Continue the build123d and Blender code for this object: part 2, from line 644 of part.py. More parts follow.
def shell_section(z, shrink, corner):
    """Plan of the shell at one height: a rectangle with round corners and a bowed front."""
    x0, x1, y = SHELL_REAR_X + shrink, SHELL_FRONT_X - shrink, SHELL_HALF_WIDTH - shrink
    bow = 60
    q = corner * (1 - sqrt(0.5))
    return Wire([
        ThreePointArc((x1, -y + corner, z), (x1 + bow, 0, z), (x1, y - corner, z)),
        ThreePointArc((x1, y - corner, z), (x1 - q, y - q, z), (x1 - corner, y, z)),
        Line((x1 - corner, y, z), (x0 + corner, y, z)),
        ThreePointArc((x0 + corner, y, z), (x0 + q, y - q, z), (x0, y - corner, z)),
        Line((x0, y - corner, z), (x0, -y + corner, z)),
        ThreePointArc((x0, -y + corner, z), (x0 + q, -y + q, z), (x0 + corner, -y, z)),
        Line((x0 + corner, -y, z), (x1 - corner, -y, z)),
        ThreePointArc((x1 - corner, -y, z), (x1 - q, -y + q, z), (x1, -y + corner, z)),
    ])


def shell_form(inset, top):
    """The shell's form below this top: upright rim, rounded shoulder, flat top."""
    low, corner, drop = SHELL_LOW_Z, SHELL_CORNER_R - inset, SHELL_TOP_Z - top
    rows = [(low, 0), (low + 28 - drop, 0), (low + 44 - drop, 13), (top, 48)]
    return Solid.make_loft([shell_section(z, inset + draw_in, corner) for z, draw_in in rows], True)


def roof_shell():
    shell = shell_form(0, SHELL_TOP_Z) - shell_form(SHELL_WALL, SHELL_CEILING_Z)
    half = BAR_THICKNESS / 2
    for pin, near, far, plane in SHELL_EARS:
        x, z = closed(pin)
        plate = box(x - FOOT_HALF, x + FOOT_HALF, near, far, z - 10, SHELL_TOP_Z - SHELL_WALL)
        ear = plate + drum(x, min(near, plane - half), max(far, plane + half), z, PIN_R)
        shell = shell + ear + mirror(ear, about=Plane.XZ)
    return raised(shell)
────
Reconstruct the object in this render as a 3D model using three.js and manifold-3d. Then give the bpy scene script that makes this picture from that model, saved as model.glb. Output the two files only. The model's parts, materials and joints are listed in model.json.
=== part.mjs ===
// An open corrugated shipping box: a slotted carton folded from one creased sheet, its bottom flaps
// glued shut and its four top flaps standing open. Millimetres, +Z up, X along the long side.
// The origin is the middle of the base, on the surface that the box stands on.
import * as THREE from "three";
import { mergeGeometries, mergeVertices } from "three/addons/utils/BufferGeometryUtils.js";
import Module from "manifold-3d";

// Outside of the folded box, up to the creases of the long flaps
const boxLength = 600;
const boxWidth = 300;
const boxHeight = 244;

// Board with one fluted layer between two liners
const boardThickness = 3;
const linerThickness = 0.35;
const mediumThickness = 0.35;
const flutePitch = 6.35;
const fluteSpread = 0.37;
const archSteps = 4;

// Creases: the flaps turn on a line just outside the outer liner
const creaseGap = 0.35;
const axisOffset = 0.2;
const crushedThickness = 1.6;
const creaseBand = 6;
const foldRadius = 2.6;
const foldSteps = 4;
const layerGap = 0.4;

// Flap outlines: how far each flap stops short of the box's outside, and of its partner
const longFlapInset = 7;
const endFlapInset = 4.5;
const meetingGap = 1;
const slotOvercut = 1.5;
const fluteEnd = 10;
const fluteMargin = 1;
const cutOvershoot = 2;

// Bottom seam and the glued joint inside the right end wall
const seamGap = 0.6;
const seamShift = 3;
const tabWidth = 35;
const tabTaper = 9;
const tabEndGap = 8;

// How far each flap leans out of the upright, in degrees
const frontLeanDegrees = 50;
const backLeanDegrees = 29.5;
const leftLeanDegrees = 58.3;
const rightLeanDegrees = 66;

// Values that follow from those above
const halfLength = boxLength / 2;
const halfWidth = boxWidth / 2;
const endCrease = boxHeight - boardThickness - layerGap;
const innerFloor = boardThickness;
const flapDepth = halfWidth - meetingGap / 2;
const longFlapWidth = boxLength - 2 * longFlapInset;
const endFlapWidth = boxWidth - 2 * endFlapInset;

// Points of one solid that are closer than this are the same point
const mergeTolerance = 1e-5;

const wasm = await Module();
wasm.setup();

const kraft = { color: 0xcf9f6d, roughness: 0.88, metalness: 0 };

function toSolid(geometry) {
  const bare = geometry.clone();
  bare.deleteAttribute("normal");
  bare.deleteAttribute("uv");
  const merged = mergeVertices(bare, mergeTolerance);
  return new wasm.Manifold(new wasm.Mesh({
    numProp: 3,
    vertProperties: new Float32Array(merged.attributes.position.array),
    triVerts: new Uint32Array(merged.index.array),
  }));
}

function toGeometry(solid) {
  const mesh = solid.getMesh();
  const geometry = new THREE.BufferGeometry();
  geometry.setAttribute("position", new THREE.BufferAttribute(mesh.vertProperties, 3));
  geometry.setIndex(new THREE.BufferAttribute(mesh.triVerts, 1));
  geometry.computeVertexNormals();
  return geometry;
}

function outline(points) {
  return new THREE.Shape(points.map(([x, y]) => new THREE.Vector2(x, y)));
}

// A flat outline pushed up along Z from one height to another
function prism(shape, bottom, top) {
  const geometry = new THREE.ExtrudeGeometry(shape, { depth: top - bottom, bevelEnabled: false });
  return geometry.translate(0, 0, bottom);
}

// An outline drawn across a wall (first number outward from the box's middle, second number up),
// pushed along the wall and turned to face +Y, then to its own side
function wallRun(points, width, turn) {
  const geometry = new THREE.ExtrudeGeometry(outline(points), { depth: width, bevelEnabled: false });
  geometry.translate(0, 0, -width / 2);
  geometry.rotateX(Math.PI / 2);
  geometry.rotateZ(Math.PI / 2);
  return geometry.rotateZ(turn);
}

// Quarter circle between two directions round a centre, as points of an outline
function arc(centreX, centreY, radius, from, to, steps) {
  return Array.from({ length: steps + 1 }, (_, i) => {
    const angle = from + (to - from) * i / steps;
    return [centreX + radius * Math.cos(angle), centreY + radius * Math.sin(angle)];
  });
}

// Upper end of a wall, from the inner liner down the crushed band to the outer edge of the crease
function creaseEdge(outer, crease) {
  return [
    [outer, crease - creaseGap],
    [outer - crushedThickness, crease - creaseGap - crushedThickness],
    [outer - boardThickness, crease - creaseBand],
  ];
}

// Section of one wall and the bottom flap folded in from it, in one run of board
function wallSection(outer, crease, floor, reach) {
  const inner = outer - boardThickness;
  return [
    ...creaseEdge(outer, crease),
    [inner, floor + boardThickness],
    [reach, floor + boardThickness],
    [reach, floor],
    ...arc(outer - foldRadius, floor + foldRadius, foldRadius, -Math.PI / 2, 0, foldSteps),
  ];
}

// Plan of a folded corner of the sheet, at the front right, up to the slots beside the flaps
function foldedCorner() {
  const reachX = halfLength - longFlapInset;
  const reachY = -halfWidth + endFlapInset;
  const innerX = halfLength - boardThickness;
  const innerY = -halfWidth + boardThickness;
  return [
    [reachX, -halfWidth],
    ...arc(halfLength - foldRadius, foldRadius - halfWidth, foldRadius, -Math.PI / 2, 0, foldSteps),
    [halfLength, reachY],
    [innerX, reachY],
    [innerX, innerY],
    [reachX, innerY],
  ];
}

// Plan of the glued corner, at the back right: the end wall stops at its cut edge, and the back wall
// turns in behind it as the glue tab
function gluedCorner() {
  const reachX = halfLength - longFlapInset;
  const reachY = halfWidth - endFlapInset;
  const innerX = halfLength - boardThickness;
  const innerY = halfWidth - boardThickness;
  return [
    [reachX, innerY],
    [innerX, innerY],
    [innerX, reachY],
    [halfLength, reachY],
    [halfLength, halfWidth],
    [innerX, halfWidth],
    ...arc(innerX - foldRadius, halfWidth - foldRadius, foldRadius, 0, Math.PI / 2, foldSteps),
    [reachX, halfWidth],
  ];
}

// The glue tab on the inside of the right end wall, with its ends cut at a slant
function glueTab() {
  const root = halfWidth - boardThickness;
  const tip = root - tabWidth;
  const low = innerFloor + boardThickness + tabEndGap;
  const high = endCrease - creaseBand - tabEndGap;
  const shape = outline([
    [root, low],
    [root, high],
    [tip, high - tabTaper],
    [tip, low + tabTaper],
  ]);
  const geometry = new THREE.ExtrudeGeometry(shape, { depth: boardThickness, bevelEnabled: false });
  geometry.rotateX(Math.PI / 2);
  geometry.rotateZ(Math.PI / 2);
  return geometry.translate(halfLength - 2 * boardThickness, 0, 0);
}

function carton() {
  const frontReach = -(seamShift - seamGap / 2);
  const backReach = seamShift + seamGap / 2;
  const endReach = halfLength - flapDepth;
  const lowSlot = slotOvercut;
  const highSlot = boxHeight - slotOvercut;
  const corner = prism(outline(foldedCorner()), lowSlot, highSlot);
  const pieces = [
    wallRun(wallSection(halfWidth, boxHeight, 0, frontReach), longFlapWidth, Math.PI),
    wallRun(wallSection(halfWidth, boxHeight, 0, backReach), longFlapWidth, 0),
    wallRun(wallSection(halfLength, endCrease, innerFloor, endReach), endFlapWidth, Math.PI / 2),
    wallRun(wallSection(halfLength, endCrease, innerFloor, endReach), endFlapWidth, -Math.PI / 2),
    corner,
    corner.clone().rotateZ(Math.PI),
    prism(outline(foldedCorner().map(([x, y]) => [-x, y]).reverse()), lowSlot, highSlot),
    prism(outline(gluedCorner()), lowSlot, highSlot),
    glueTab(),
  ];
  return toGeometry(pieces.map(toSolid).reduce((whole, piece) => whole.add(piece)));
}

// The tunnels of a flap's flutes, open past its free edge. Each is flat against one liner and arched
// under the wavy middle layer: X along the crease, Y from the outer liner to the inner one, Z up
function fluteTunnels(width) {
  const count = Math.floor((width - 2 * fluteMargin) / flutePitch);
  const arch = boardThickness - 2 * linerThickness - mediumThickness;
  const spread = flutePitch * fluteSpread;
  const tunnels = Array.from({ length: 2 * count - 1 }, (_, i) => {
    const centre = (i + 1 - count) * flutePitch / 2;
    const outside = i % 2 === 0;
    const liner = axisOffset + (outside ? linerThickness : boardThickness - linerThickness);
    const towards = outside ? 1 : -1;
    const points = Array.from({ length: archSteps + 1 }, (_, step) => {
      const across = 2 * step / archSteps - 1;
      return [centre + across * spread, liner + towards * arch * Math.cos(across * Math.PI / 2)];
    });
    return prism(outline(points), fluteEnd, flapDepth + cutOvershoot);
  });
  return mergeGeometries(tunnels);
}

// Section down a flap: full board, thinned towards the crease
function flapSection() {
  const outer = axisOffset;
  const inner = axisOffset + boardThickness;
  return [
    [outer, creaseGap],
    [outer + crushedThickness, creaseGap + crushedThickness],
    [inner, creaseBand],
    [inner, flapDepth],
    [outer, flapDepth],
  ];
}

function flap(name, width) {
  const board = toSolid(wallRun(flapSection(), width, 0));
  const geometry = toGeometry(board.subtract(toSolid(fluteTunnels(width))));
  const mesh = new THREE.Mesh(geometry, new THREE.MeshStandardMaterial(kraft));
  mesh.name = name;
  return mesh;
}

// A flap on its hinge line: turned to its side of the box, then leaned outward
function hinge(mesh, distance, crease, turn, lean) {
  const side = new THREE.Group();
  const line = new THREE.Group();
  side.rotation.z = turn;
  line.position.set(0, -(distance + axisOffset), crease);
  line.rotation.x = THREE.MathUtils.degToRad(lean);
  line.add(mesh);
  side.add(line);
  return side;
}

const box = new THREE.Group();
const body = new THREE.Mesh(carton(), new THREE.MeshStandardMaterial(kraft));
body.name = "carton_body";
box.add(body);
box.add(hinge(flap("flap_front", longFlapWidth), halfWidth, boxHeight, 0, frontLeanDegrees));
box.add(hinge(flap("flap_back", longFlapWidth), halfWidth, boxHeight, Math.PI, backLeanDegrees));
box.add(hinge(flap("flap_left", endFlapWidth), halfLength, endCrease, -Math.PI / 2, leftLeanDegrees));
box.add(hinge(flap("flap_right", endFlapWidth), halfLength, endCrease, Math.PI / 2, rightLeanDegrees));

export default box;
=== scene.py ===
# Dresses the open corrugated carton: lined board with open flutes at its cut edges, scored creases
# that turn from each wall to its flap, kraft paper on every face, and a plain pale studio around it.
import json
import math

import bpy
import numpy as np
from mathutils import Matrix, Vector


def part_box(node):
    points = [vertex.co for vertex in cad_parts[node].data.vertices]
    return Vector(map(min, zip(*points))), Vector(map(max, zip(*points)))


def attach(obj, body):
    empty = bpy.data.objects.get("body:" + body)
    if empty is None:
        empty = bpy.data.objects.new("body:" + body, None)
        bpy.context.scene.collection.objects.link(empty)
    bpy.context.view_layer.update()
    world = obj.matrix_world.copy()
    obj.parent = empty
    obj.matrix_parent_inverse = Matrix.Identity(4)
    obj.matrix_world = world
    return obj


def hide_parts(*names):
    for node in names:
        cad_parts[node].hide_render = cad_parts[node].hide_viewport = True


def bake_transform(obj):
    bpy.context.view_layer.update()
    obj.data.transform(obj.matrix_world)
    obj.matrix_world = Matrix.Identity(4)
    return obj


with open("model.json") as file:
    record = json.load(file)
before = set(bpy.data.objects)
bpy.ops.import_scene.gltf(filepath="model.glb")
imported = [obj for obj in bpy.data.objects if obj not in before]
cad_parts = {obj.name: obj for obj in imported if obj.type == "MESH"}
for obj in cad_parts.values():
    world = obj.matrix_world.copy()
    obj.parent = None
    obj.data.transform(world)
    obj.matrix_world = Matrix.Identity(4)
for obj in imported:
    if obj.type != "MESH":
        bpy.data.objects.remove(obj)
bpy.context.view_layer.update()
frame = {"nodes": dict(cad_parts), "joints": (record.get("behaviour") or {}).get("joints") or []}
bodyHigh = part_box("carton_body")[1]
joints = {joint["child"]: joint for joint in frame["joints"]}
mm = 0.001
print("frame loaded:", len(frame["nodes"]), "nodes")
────
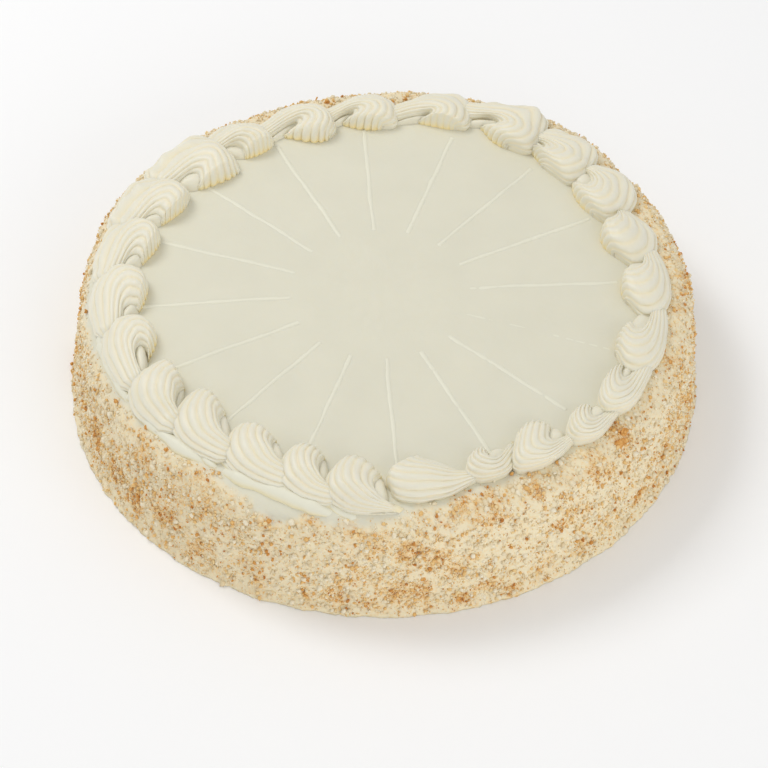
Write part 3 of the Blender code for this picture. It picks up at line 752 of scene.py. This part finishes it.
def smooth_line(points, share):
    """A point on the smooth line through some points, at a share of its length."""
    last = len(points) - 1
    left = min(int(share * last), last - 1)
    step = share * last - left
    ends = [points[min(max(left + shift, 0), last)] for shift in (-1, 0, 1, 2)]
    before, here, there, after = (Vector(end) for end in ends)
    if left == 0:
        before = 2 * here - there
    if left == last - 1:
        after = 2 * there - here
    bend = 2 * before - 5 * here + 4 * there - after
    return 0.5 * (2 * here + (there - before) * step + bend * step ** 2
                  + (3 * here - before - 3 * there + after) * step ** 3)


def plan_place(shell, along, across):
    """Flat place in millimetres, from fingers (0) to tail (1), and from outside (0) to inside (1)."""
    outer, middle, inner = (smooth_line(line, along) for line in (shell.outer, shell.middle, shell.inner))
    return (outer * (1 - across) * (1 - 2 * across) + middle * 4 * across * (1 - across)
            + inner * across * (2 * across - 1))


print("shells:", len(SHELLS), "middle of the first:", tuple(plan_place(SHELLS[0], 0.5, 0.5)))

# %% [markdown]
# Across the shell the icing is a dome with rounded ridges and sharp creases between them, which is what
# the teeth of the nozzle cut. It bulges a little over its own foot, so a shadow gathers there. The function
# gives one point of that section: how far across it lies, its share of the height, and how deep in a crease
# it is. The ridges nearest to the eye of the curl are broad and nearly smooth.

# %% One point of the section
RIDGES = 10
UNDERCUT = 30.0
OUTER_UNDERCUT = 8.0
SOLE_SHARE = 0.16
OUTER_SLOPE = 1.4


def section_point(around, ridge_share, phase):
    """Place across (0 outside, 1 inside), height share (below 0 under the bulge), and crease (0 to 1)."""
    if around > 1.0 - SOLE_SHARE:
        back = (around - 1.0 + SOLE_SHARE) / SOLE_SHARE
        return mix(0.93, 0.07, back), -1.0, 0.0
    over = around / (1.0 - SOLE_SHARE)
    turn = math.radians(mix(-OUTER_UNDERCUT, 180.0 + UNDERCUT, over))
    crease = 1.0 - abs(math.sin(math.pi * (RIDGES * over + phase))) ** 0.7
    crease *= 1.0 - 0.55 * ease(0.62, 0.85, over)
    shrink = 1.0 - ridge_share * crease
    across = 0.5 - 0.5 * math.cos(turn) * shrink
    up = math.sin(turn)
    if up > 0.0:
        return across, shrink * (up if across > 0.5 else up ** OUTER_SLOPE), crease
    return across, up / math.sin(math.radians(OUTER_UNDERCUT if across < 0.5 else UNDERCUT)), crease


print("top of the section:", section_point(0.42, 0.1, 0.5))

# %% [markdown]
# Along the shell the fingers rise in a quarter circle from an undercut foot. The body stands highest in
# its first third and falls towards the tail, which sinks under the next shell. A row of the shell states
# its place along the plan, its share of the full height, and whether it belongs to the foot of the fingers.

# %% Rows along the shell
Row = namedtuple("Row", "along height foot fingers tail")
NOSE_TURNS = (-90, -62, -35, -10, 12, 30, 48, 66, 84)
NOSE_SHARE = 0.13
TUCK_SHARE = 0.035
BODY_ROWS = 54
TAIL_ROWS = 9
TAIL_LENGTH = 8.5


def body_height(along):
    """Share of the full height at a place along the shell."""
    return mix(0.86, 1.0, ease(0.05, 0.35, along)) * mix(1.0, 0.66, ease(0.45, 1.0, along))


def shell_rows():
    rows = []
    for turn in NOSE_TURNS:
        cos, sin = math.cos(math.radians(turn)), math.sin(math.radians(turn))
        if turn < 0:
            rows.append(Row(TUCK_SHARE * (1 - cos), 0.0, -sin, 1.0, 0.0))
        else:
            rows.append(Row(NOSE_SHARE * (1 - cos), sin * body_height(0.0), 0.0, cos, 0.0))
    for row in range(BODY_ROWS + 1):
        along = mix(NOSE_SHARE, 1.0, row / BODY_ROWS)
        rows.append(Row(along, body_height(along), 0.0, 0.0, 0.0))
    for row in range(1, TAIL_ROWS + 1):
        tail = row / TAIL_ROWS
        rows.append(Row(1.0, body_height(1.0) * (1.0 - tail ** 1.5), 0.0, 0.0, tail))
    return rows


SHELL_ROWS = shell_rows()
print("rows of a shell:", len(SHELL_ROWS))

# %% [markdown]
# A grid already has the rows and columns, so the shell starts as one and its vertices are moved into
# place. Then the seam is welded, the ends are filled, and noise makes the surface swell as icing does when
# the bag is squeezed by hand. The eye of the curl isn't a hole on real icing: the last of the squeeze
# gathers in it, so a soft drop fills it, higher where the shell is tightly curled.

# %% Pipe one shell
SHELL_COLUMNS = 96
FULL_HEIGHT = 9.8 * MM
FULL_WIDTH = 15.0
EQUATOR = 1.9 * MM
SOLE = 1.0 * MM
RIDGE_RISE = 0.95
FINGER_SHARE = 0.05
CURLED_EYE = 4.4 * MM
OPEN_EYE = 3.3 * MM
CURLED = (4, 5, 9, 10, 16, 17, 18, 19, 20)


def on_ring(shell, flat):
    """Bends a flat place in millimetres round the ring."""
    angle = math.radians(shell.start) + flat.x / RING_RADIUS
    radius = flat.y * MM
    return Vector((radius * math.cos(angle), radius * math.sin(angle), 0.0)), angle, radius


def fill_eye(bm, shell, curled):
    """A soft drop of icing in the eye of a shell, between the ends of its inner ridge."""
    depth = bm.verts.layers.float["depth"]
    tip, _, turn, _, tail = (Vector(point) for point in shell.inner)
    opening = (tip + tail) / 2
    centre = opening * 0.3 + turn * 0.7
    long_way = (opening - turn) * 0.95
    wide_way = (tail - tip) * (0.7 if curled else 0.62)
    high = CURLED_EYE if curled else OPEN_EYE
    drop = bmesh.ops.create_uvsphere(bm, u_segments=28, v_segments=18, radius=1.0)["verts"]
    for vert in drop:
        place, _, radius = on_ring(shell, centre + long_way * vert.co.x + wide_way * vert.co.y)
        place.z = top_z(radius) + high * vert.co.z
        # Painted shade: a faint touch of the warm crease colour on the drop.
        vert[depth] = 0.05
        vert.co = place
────
* WHAT IS ASKED: Emit only the lines from the one containing "const box = new THREE.Group();" through the one containing "obj.parent = empty", copied exactly.

* WRITTEN SOLUTION:
const box = new THREE.Group();
const body = new THREE.Mesh(carton(), new THREE.MeshStandardMaterial(kraft));
body.name = "carton_body";
box.add(body);
box.add(hinge(flap("flap_front", longFlapWidth), halfWidth, boxHeight, 0, frontLeanDegrees));
box.add(hinge(flap("flap_back", longFlapWidth), halfWidth, boxHeight, Math.PI, backLeanDegrees));
box.add(hinge(flap("flap_left", endFlapWidth), halfLength, endCrease, -Math.PI / 2, leftLeanDegrees));
box.add(hinge(flap("flap_right", endFlapWidth), halfLength, endCrease, Math.PI / 2, rightLeanDegrees));

export default box;
=== scene.py ===
# Dresses the open corrugated carton: lined board with open flutes at its cut edges, scored creases
# that turn from each wall to its flap, kraft paper on every face, and a plain pale studio around it.
import json
import math

import bpy
import numpy as np
from mathutils import Matrix, Vector


def part_box(node):
    points = [vertex.co for vertex in cad_parts[node].data.vertices]
    return Vector(map(min, zip(*points))), Vector(map(max, zip(*points)))


def attach(obj, body):
    empty = bpy.data.objects.get("body:" + body)
    if empty is None:
        empty = bpy.data.objects.new("body:" + body, None)
        bpy.context.scene.collection.objects.link(empty)
    bpy.context.view_layer.update()
    world = obj.matrix_world.copy()
    obj.parent = empty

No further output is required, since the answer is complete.